Exercise prompt |
Locate the line that contains "CHROME, 0.15, 1.0)" in the entries below, then repeat it and every following line through the line that contains "obj.parent = empty", exactly, and no others.

Supplied data |
%%
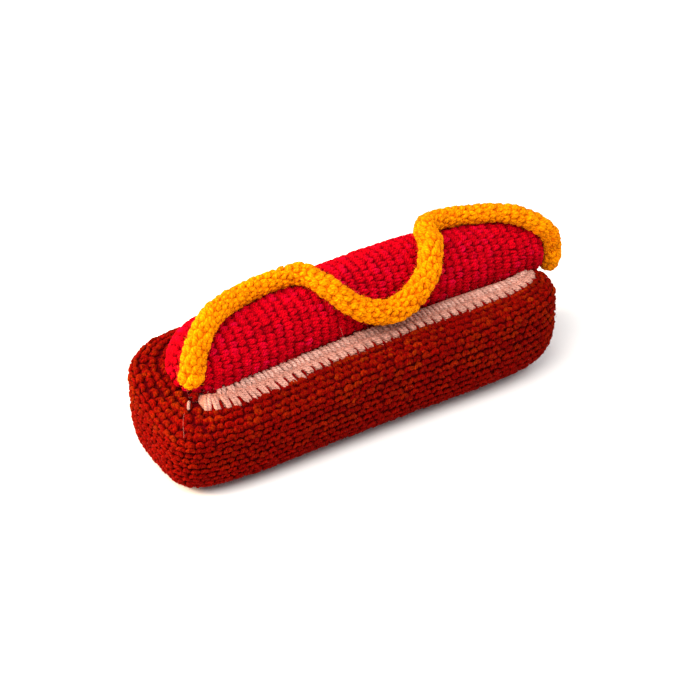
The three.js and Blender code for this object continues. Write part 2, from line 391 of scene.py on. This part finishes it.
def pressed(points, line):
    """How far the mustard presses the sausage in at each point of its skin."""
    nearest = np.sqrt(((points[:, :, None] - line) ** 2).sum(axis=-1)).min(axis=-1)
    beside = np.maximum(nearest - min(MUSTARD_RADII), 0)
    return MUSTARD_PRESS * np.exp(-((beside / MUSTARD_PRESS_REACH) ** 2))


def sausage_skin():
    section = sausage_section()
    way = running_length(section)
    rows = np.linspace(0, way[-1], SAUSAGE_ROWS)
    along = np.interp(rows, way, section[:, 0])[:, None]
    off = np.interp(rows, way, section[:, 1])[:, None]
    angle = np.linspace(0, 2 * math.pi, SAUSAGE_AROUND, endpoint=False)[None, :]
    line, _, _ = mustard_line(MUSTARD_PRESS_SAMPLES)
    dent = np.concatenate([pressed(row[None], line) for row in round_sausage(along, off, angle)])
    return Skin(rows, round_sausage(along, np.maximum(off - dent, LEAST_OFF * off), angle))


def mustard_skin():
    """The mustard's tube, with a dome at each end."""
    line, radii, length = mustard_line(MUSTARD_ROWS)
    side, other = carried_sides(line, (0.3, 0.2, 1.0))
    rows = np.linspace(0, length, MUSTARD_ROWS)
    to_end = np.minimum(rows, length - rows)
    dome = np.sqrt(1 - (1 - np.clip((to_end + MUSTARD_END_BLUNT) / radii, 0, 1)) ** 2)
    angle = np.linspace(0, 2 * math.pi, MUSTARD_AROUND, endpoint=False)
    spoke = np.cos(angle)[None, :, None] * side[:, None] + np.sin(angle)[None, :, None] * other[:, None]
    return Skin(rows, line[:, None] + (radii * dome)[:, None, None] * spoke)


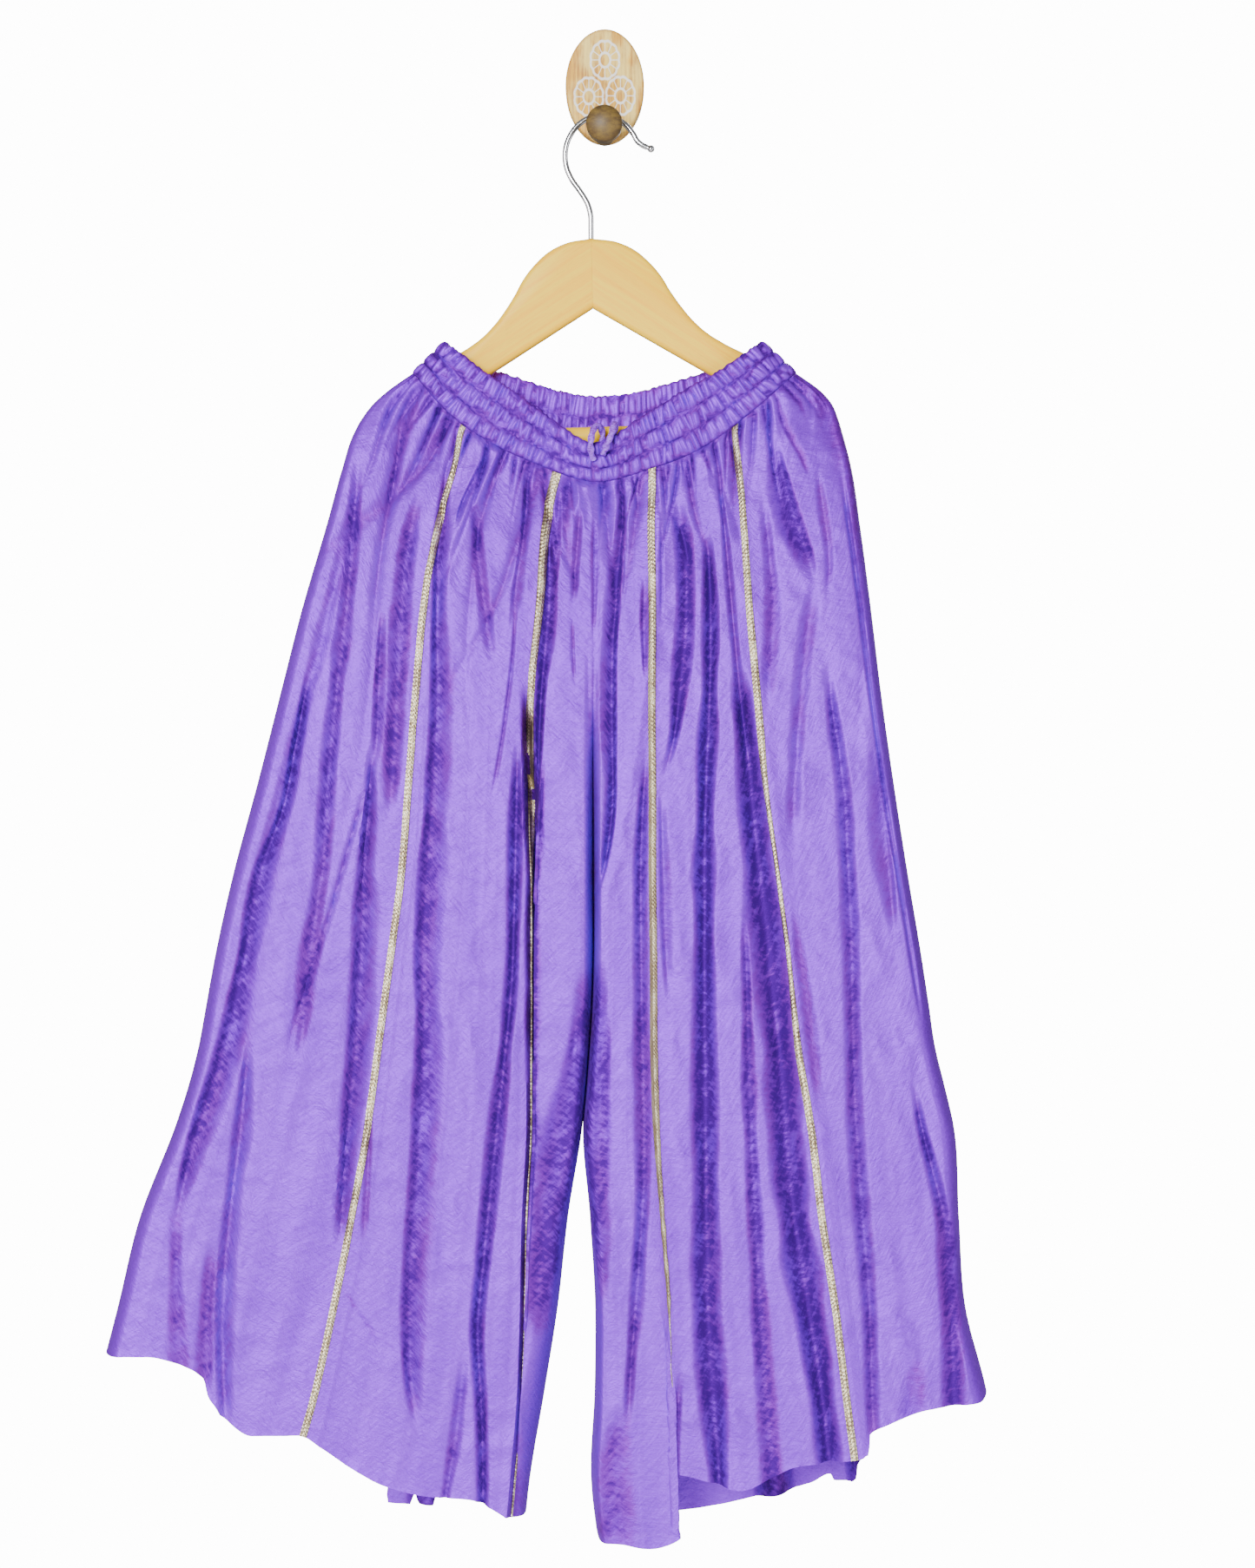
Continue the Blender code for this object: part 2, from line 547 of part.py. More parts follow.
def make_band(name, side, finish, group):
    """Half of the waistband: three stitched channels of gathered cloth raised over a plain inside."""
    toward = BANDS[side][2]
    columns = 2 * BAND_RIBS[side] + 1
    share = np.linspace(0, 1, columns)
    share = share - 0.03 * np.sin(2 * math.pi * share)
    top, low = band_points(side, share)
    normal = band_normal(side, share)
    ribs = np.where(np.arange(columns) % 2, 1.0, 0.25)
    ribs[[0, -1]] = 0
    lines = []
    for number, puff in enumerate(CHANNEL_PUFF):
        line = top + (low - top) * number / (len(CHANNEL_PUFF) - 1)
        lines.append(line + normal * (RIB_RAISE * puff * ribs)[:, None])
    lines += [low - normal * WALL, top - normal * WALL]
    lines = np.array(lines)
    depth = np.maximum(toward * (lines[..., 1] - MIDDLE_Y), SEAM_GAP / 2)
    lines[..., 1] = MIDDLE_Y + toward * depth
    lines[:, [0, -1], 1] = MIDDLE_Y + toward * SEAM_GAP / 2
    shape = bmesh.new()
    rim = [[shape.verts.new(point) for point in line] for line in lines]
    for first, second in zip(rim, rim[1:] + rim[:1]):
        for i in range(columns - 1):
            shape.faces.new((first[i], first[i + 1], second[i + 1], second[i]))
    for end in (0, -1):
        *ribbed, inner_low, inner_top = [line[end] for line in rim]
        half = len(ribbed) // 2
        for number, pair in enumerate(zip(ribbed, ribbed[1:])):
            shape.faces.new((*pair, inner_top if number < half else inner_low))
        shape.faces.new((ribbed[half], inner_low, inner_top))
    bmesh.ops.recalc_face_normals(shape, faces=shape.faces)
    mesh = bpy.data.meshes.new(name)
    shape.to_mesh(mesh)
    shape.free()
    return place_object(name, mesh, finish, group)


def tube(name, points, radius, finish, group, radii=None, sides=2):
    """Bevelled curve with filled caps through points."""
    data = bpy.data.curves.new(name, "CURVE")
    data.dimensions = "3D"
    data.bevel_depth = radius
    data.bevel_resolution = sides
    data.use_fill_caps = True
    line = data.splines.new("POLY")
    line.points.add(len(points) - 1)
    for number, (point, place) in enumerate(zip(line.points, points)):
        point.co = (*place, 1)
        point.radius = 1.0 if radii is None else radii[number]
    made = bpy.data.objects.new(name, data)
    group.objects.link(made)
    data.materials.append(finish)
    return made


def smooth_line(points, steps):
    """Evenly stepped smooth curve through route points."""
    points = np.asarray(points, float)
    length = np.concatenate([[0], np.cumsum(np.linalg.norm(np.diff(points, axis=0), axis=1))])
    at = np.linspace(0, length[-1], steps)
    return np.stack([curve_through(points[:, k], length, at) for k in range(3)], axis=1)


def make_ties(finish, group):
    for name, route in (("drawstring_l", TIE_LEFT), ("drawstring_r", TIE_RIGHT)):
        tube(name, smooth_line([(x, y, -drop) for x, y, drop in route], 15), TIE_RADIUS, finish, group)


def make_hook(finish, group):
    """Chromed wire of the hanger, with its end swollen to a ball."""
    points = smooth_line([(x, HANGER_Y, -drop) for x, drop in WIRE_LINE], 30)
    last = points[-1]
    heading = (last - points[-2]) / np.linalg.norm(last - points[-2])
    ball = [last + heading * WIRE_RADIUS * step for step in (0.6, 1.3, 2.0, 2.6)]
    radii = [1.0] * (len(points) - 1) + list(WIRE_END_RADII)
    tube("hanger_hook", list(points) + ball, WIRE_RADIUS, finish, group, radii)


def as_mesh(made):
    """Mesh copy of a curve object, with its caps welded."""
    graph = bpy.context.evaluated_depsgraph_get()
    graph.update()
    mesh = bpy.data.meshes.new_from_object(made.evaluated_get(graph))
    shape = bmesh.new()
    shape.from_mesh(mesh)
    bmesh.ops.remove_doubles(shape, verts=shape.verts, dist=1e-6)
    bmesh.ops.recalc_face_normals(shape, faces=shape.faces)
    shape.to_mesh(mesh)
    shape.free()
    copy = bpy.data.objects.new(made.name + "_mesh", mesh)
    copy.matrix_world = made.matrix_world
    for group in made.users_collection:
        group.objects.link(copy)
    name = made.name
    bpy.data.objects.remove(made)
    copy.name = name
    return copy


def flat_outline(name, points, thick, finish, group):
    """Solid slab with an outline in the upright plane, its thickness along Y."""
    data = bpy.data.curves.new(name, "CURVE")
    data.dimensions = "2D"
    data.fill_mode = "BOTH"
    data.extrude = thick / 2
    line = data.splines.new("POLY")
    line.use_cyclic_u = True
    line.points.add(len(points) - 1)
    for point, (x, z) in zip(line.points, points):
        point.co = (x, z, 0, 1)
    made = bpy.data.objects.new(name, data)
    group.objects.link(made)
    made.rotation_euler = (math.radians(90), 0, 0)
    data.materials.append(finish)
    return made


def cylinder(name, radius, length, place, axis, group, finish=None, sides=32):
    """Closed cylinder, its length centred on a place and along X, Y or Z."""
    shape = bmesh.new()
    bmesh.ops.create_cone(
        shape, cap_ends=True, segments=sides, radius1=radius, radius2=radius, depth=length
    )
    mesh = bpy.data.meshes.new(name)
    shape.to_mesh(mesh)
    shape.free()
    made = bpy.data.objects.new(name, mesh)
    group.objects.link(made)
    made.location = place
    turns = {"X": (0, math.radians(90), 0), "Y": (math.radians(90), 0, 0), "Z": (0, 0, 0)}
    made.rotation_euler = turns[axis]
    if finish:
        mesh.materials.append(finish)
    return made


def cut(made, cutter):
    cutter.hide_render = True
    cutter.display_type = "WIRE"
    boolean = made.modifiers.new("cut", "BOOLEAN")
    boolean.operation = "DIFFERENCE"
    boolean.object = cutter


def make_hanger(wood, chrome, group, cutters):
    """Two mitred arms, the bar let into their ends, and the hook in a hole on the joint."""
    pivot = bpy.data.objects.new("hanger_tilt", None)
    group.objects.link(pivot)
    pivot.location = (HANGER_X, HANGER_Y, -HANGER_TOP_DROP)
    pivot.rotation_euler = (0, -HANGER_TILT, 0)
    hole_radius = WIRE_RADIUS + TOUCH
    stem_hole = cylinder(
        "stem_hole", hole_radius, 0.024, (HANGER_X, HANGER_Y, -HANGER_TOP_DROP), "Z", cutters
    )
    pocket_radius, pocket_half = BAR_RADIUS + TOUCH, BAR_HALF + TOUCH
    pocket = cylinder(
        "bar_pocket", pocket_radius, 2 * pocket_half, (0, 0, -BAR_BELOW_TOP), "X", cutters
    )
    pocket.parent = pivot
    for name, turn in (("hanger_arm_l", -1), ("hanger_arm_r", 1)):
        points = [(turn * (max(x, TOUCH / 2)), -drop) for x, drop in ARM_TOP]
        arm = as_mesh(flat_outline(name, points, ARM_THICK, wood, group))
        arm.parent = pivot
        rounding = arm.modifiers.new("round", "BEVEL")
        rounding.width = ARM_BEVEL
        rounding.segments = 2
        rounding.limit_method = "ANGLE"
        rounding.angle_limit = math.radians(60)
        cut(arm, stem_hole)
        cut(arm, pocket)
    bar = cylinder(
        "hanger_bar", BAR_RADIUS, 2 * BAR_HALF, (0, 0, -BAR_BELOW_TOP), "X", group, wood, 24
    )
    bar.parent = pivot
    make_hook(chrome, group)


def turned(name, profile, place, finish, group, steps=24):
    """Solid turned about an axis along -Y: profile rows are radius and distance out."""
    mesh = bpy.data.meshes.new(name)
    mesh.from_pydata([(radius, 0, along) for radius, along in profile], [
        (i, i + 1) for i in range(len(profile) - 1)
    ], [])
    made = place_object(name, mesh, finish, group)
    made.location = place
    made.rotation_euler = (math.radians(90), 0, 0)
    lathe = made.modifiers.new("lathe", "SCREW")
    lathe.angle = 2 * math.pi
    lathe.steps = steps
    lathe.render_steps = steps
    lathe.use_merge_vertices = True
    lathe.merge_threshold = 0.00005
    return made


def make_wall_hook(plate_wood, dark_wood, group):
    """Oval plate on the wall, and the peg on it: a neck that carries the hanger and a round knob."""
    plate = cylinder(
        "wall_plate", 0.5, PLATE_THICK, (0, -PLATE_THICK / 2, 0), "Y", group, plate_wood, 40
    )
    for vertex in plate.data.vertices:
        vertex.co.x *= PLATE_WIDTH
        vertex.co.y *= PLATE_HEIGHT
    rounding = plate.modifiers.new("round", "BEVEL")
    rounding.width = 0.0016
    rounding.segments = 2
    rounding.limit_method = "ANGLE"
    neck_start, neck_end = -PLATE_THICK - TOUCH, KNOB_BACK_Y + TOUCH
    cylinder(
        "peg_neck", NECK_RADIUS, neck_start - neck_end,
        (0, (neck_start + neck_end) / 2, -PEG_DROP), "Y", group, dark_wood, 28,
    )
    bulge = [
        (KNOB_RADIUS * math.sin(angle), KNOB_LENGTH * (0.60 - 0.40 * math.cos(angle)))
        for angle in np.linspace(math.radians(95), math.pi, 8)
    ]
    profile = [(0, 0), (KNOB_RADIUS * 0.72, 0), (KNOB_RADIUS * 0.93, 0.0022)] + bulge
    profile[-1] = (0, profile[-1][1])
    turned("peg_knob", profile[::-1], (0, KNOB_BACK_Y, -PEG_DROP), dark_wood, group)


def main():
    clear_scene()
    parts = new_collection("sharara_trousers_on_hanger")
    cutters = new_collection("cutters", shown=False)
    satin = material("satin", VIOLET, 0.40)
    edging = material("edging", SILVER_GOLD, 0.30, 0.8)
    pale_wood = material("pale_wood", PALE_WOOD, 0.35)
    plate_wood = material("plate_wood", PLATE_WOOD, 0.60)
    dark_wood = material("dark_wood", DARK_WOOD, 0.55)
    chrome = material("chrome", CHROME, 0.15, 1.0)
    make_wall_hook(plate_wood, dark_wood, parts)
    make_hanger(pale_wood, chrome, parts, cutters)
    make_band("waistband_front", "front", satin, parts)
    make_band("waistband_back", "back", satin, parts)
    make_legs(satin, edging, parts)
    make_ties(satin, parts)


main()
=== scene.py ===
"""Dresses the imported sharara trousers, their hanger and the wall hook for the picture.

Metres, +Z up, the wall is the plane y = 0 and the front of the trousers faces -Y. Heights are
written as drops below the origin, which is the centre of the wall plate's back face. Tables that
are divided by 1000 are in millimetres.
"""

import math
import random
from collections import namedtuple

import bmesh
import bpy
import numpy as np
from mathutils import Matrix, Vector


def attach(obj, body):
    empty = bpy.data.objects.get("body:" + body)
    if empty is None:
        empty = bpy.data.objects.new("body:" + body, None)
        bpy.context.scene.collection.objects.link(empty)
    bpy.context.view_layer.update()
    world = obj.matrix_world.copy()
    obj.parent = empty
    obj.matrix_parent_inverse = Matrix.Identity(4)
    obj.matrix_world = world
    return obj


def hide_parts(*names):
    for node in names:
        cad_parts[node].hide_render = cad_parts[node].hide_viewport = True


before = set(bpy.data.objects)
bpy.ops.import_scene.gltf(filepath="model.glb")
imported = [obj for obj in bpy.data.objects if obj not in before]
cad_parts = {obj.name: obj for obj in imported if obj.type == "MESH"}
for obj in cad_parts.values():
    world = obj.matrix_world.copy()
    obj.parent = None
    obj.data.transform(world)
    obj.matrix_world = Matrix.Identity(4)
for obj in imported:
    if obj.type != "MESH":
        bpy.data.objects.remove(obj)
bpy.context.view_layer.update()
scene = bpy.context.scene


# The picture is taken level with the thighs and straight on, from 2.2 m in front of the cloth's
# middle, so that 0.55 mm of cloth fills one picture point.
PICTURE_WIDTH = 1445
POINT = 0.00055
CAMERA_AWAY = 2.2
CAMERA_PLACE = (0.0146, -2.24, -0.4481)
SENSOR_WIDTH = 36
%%
Output below |
    chrome = material("chrome", CHROME, 0.15, 1.0)
    make_wall_hook(plate_wood, dark_wood, parts)
    make_hanger(pale_wood, chrome, parts, cutters)
    make_band("waistband_front", "front", satin, parts)
    make_band("waistband_back", "back", satin, parts)
    make_legs(satin, edging, parts)
    make_ties(satin, parts)


main()
=== scene.py ===
"""Dresses the imported sharara trousers, their hanger and the wall hook for the picture.

Metres, +Z up, the wall is the plane y = 0 and the front of the trousers faces -Y. Heights are
written as drops below the origin, which is the centre of the wall plate's back face. Tables that
are divided by 1000 are in millimetres.
"""

import math
import random
from collections import namedtuple

import bmesh
import bpy
import numpy as np
from mathutils import Matrix, Vector


def attach(obj, body):
    empty = bpy.data.objects.get("body:" + body)
    if empty is None:
        empty = bpy.data.objects.new("body:" + body, None)
        bpy.context.scene.collection.objects.link(empty)
    bpy.context.view_layer.update()
    world = obj.matrix_world.copy()
    obj.parent = empty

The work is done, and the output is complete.